Understand what the interviewer is asking for by using test cases and questions about the problem.

• Established a set (2-3) of test cases to verify their own solution later.
• Established a set (1-2) of edge cases to verify their solution handles complexities.
• Have fully understood the problem and have no clarifying questions.
• Have you verified any Time/Space Constraints for this problem?

• What is the goal of the problem?
  • Count the number of substrings in the binary string s that have an equal number of 0's and 1's grouped consecutively.
• Are there constraints on input?
  • The string consists only of 0 and 1.

HAPPY CASE Input: s = "00110011" Output: 6 Explanation: Substrings: "0011", "01", "1100", "10", "0011", "01".

EDGE CASE Input: s = "10101" Output: 4 Explanation: Substrings: "10", "01", "10", "01".

EDGE CASE Input: s = "1111" Output: 0 Explanation: No valid substrings because there are no consecutive groups of 0's and 1's.

2: M-atch

Match what this problem looks like to known categories of problems, e.g. Linked List or Dynamic Programming, and strategies or patterns in those categories.
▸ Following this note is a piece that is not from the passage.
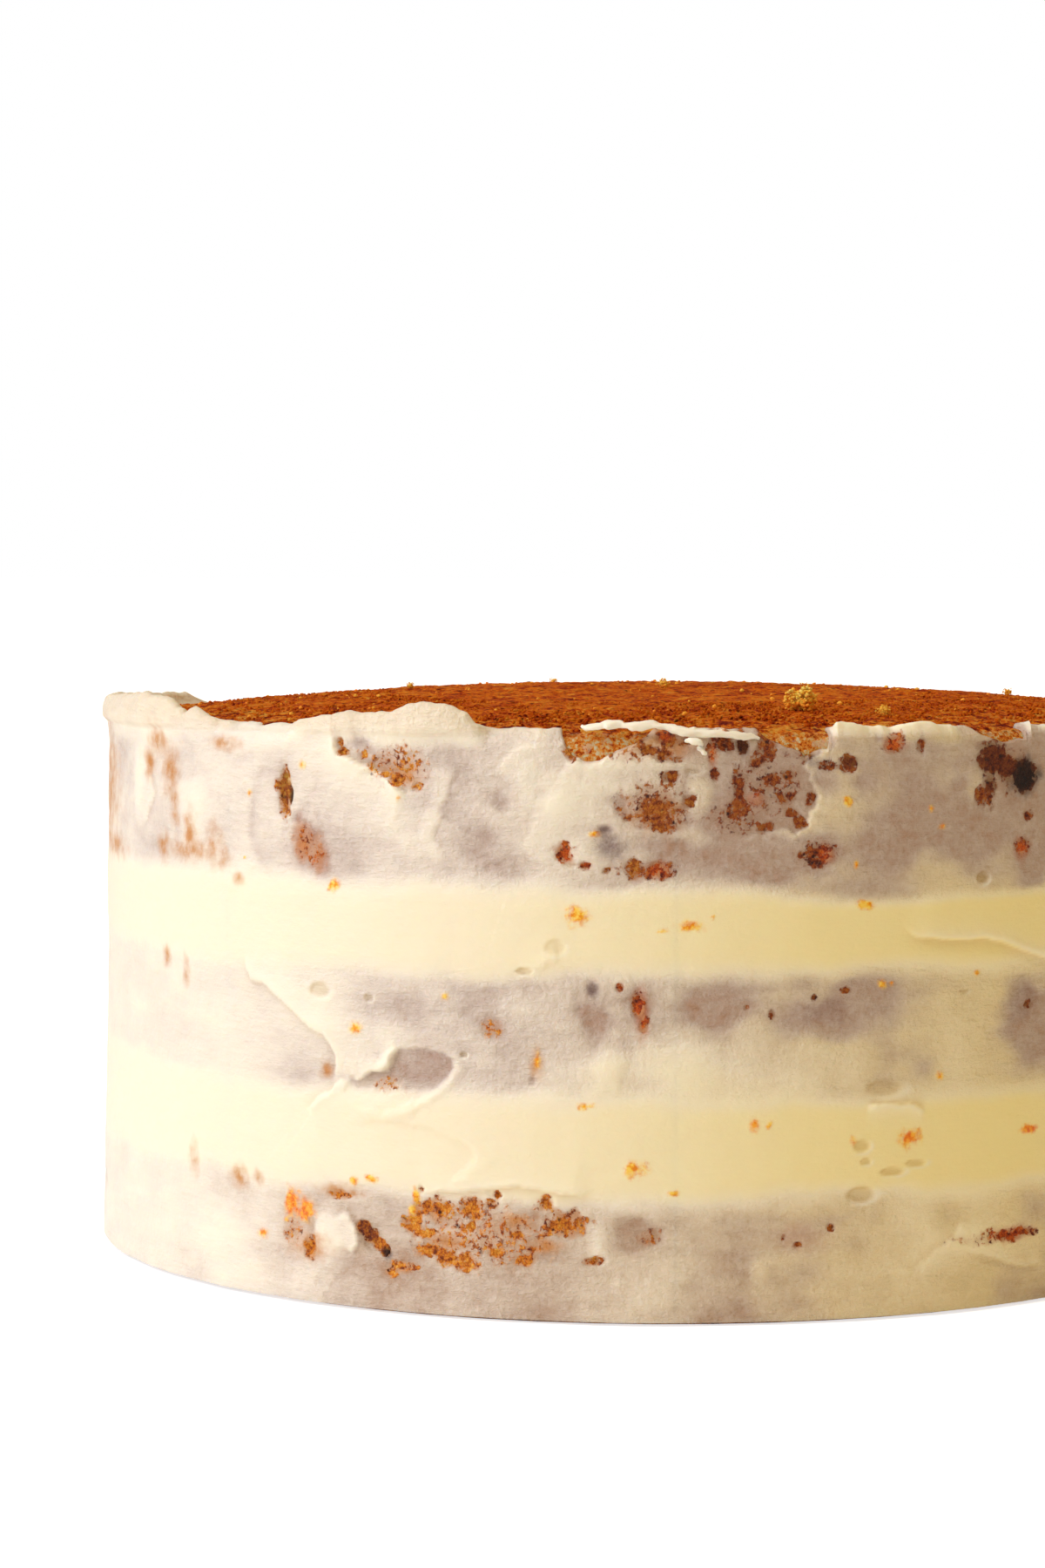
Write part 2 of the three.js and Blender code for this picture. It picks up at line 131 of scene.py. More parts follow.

For counting consecutive group substrings, we want to consider the following approaches:

• Sliding Window Approach: Track lengths of consecutive groups of 0's and 1's.
• Greedy Method: Use two counters to compare current and previous group lengths.

3: P-lan

Plan the solution with appropriate visualizations and pseudocode.

General Idea:
Traverse the string and calculate lengths of consecutive groups of 0's and 1's. Add the minimum of the previous and current group lengths to the count.

Steps:

1. Initialize variables:
   • prev_group_len to track the length of the previous group of characters.
   • curr_group_len to track the length of the current group of characters.
   • count to store the total number of valid substrings.
2. Traverse the string starting from the second character:
   • If the current character matches the previous one, increase curr_group_len.
   • Otherwise:
     • Add the minimum of prev_group_len and curr_group_len to count.
     • Update prev_group_len to curr_group_len.
     • Reset curr_group_len to 1.
3. Add the last pair of groups to count.
4. Return the total count.

4: I-mplement

Implement the code to solve the algorithm.

def count_binary_substrings(s):
    # Initialize variables to store the lengths of consecutive groups
    prev_group_len = 0
    curr_group_len = 1
    count = 0

    # Traverse the string to calculate the lengths of consecutive groups of '0's and '1's
    for i in range(1, len(s)):
        if s[i] == s[i - 1]:  # If the current character matches the previous one, increase the current group length
            curr_group_len += 1
        else:
            # If characters change, add the minimum of the previous and current group lengths to the count
            count += min(prev_group_len, curr_group_len)
            prev_group_len = curr_group_len  # Update the previous group length
            curr_group_len = 1  # Reset the current group length

    # Add the last pair of groups to the count
    count += min(prev_group_len, curr_group_len)

    return count

5: R-eview

Review the code by running specific example(s) and recording values (watchlist) of your code's variables along the way.

Example 1:

• Input: s = "00110011"
• Expected Output: 6
• Observed Output: 6

Example 2:

• Input: s = "10101"
• Expected Output: 4
• Observed Output: 4

Example 3:

• Input: s = "1111"
• Expected Output: 0
• Observed Output: 0

6: E-valuate

Evaluate the performance of your algorithm and state any strong/weak or future potential work.

Assume n is the length of the input string.

• Time Complexity: O(n) because we traverse the string once.
• Space Complexity: O(1) because we use constant additional space for variables.